> [Stated goal] Repeat only the lines running from the beginning of the material through the line that contains "const FAR = 600;".

Object modeling scripts
::::

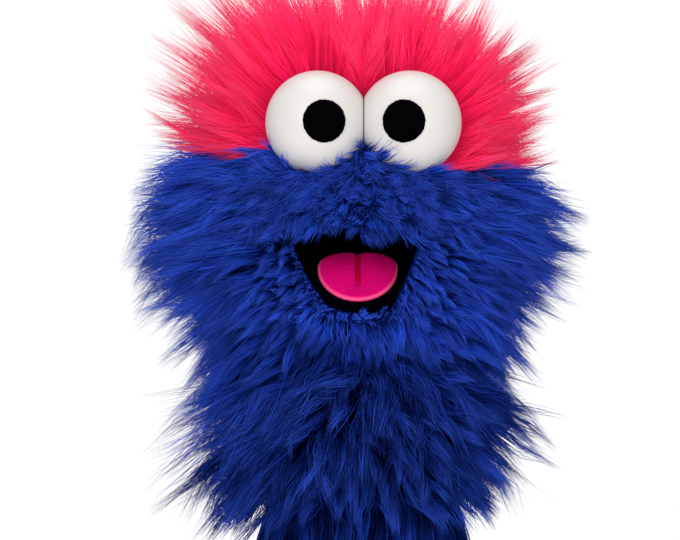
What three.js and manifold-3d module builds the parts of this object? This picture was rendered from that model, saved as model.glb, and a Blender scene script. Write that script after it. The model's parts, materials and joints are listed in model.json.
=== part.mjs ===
// A long-haired moving mouth puppet, worn on the hand: a foam head with a folding mouth, a furry
// skin, two ball eyes and a sleeve for the forearm. Millimetres, +Z up, the face towards -Y. The
// origin is on the surface the hem stands on, under the middle of the puppet.
import * as THREE from "three";
import { mergeVertices } from "three/addons/utils/BufferGeometryUtils.js";
import Module from "manifold-3d";

const wasm = await Module();
wasm.setup();

// ---- Driving dimensions ----

const GAP = 0.4; // left between pieces that touch
const FAR = 600; // longer than the puppet, for the cutting solids

// Sleeve, a set of tubes round one upright axis
const SLEEVE_Y = 8;
const ARM_RADIUS = 45; // the opening that the forearm goes through
const LINING = 1.2;
const BODY_FOAM = 7.5;
const SLEEVE_PILE = 20; // fur lying down against the sleeve
const SLEEVE_TOP = 118;
const FOAM_ABOVE_FUR = 4; // how far the body foam stands out of the sleeve's fur
const HEM_HEIGHT = 10;
const FUR_OFF_TABLE = 1;
const NECK_RING_HEIGHT = 16;

// Mouth: two stiff plates that fold at one line across the head
const HINGE_Y = 0;
const HINGE_Z = 266;
const MOUTH_OPEN = 38; // degrees between the plates as the puppet is stored
const PLATE = { half: 47, length: 72, start: 6, thick: 3 };
const FELT = 1.2;
const MOUTH_SLIT = 2; // from the hinge's level to each felt, which leaves room for the tongue
const FOLD_RADIUS = 5.2;
const FOLD_TAPE = 1;

// Tongue, on the lower plate
const TONGUE = { half: 23.5, from: 18, to: 63, widest: 0.42, thick: 2.5 };

// Foam
const FOAM = 10;
const SKULL = { y: 2, z: 280, side: 70, front: 66, back: 68, up: 78, down: 150, power: 2.3 };
const SKULL_BOTTOM = 188;
const JAW = { y: -10, z: -6, side: 62, front: 60, back: 60, up: 42, down: 42, power: 2.4 };
const JAW_REAR = 58; // degrees from the lower plate round to the rear of the jaw foam
const THROAT_REAR = 118; // degrees from straight ahead, about the hinge, to where the nape starts

// Fur, as the closed form that its pile fills
const PINK = { y: 0, z: 270, side: 116, front: 72, back: 98, up: 136, down: 98, power: 2.9 };
const BLUE = { y: 0, z: 270, side: 126, front: 100, back: 100, up: 136, down: 125, power: 2.8 };
const HAIRLINE = 303;
const SIDE_SEAM_Y = 5;
const HEAD_FUR_BOTTOM = 172;
const CHIN_REACH = 112; // from the hinge to the lowest part of the chin
const LIP_FUR = 2.5; // from the hinge's level to the edge of the fur at each lip
const CHEEK_FRONT = -54;

// Eyes: two balls glued side by side, with felt pupils
const EYE = { radius: 30, out: 26, y: -58, z: 328, wall: 1.6, seat: 14 };
const EYE_BASE = { radius: 24, thick: 3 };
const PUPIL = { radius: 11.4, inward: 4.5, down: 1, thick: 1 };

// Straps for the hand
const FINGER_STRAP = { half: 38, rise: 22, from: -38, to: -12, thick: 1.5 };
const THUMB_STRAP = { half: 17, rise: 19, from: -46, to: -24, thick: 1.5 };

// ---- Solids ----

const PLATE_FACE = MOUTH_SLIT + FELT + GAP; // from the hinge's level to each plate
const PLATE_BACK = PLATE_FACE + PLATE.thick;
const LINING_OUTER = ARM_RADIUS + LINING;
const FOAM_INNER = LINING_OUTER + GAP;
const FOAM_OUTER = FOAM_INNER + BODY_FOAM;
const FUR_INNER = FOAM_OUTER + GAP;
const FUR_OUTER = FUR_INNER + SLEEVE_PILE;
const BODY_FOAM_TOP = SLEEVE_TOP + FOAM_ABOVE_FUR;

const radians = THREE.MathUtils.degToRad;

// A closed three.js geometry as a solid.
function solid(geometry) {
  const g = geometry.index ? geometry.toNonIndexed() : geometry.clone();
  for (const name of Object.keys(g.attributes)) {
    if (name !== "position") g.deleteAttribute(name);
  }
  const merged = mergeVertices(g, 1e-4);
  return new wasm.Manifold(
    new wasm.Mesh({
      numProp: 3,
      vertProperties: merged.attributes.position.array,
      triVerts: new Uint32Array(merged.index.array),
    }),
  );
}

// A solid as a named mesh.
function piece(name, made, material) {
  const m = made.getMesh();
  const g = new THREE.BufferGeometry();
  g.setAttribute("position", new THREE.BufferAttribute(new Float32Array(m.vertProperties), 3));
  g.setIndex(new THREE.BufferAttribute(new Uint32Array(m.triVerts), 1));
  const flat = g.toNonIndexed();
  flat.computeVertexNormals();
  const mesh = new THREE.Mesh(flat, material);
  mesh.name = name;
  return mesh;
}

const box = (x0, x1, y0, y1, z0, z1) =>
  solid(
    new THREE.BoxGeometry(x1 - x0, y1 - y0, z1 - z0).translate(
      (x0 + x1) / 2,
      (y0 + y1) / 2,
      (z0 + z1) / 2,
    ),
  );
const above = (z) => box(-FAR, FAR, -FAR, FAR, z, FAR);
const below = (z) => box(-FAR, FAR, -FAR, FAR, -FAR, z);
const ahead = (y) => box(-FAR, FAR, -FAR, y, -FAR, FAR);
const behind = (y) => box(-FAR, FAR, y, FAR, -FAR, FAR);
const sideOf = (x, side) =>
  side > 0 ? box(x, FAR, -FAR, FAR, -FAR, FAR) : box(-FAR, -x, -FAR, FAR, -FAR, FAR);

// A rounded form with its own half size in each direction. Power 2 makes each upright section an
// ellipse, and more makes it squarer.
function lobe(shape, grow = 0, around = 30, levels = 14) {
  const g = new THREE.SphereGeometry(1, around, levels).rotateX(Math.PI / 2);
  const at = g.attributes.position;
  for (let i = 0; i < at.count; i++) {
    const [x, y, z] = [at.getX(i), at.getY(i), at.getZ(i)];
    const ring = Math.hypot(x, y);
    const wide = ring > 1e-6 ? ring ** (2 / shape.power) / ring : 0;
    const high = Math.sign(z) * Math.abs(z) ** (2 / shape.power);
    at.setXYZ(
      i,
      x * wide * (shape.side + grow),
      shape.y + y * wide * ((y < 0 ? shape.front : shape.back) + grow),
      shape.z + high * ((z < 0 ? shape.down : shape.up) + grow),
    );
  }
  return solid(g);
}

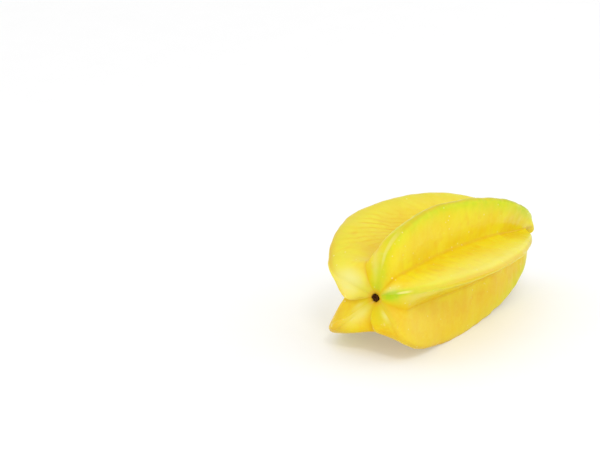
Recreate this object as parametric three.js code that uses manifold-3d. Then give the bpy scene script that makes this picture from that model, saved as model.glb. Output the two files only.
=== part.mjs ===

::::

> [Response]
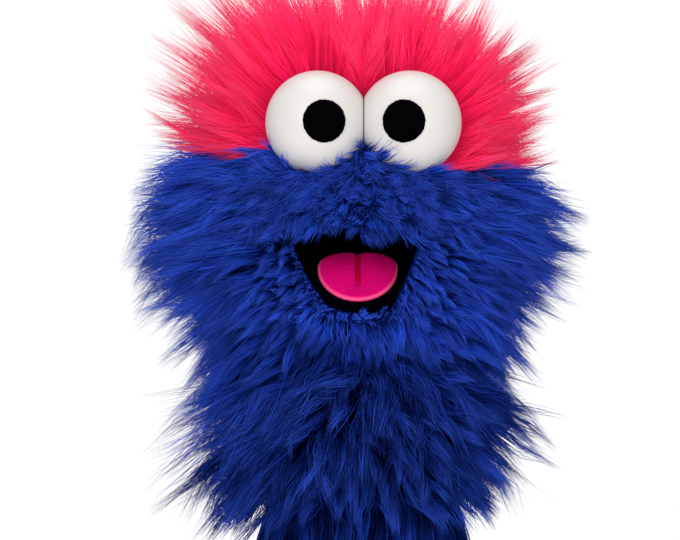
What three.js and manifold-3d module builds the parts of this object? This picture was rendered from that model, saved as model.glb, and a Blender scene script. Write that script after it. The model's parts, materials and joints are listed in model.json.
=== part.mjs ===
// A long-haired moving mouth puppet, worn on the hand: a foam head with a folding mouth, a furry
// skin, two ball eyes and a sleeve for the forearm. Millimetres, +Z up, the face towards -Y. The
// origin is on the surface the hem stands on, under the middle of the puppet.
import * as THREE from "three";
import { mergeVertices } from "three/addons/utils/BufferGeometryUtils.js";
import Module from "manifold-3d";

const wasm = await Module();
wasm.setup();

// ---- Driving dimensions ----

const GAP = 0.4; // left between pieces that touch
const FAR = 600; // longer than the puppet, for the cutting solids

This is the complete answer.